*Instruction:* Extract every line below, verbatim.

*Stored data:*
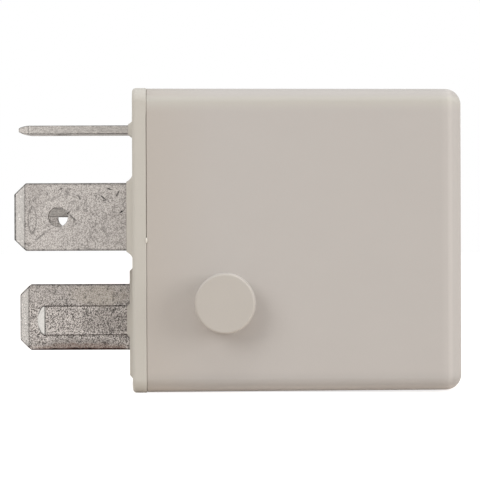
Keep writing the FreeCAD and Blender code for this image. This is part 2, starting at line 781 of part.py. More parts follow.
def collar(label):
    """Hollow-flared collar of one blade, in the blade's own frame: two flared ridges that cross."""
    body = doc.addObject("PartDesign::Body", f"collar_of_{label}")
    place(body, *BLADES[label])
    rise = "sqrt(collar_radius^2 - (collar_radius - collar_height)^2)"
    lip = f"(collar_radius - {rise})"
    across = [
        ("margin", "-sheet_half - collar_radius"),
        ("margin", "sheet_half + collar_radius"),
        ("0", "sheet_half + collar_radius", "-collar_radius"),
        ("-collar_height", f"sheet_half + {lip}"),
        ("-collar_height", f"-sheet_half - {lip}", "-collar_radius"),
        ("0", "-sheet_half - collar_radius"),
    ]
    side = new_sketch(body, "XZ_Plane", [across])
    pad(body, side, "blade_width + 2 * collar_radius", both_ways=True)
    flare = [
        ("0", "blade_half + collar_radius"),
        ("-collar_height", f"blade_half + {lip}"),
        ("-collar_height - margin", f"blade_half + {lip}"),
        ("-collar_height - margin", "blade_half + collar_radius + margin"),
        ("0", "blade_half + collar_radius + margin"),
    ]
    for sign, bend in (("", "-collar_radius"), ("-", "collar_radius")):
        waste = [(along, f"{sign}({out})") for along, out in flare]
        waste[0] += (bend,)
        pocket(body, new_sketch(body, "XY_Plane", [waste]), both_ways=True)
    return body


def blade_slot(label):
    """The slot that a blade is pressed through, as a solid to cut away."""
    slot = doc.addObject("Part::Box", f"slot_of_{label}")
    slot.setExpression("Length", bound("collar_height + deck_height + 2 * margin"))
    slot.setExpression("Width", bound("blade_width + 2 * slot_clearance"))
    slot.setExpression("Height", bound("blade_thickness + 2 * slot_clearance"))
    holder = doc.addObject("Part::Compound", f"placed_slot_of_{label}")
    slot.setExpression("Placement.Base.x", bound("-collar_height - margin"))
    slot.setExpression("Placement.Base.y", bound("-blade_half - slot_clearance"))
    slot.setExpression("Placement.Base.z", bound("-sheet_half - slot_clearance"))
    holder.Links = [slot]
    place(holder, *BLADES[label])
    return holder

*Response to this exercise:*
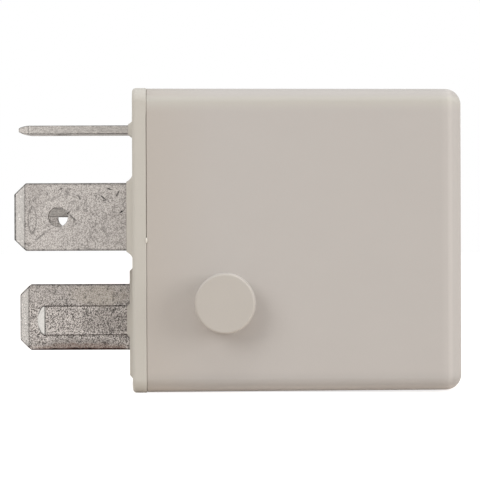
Keep writing the FreeCAD and Blender code for this image. This is part 2, starting at line 781 of part.py. More parts follow.
def collar(label):
    """Hollow-flared collar of one blade, in the blade's own frame: two flared ridges that cross."""
    body = doc.addObject("PartDesign::Body", f"collar_of_{label}")
    place(body, *BLADES[label])
    rise = "sqrt(collar_radius^2 - (collar_radius - collar_height)^2)"
    lip = f"(collar_radius - {rise})"
    across = [
        ("margin", "-sheet_half - collar_radius"),
        ("margin", "sheet_half + collar_radius"),
        ("0", "sheet_half + collar_radius", "-collar_radius"),
        ("-collar_height", f"sheet_half + {lip}"),
        ("-collar_height", f"-sheet_half - {lip}", "-collar_radius"),
        ("0", "-sheet_half - collar_radius"),
    ]
    side = new_sketch(body, "XZ_Plane", [across])
    pad(body, side, "blade_width + 2 * collar_radius", both_ways=True)
    flare = [
        ("0", "blade_half + collar_radius"),
        ("-collar_height", f"blade_half + {lip}"),
        ("-collar_height - margin", f"blade_half + {lip}"),
        ("-collar_height - margin", "blade_half + collar_radius + margin"),
        ("0", "blade_half + collar_radius + margin"),
    ]
    for sign, bend in (("", "-collar_radius"), ("-", "collar_radius")):
        waste = [(along, f"{sign}({out})") for along, out in flare]
        waste[0] += (bend,)
        pocket(body, new_sketch(body, "XY_Plane", [waste]), both_ways=True)
    return body


def blade_slot(label):
    """The slot that a blade is pressed through, as a solid to cut away."""
    slot = doc.addObject("Part::Box", f"slot_of_{label}")
    slot.setExpression("Length", bound("collar_height + deck_height + 2 * margin"))
    slot.setExpression("Width", bound("blade_width + 2 * slot_clearance"))
    slot.setExpression("Height", bound("blade_thickness + 2 * slot_clearance"))
    holder = doc.addObject("Part::Compound", f"placed_slot_of_{label}")
    slot.setExpression("Placement.Base.x", bound("-collar_height - margin"))
    slot.setExpression("Placement.Base.y", bound("-blade_half - slot_clearance"))
    slot.setExpression("Placement.Base.z", bound("-sheet_half - slot_clearance"))
    holder.Links = [slot]
    place(holder, *BLADES[label])
    return holder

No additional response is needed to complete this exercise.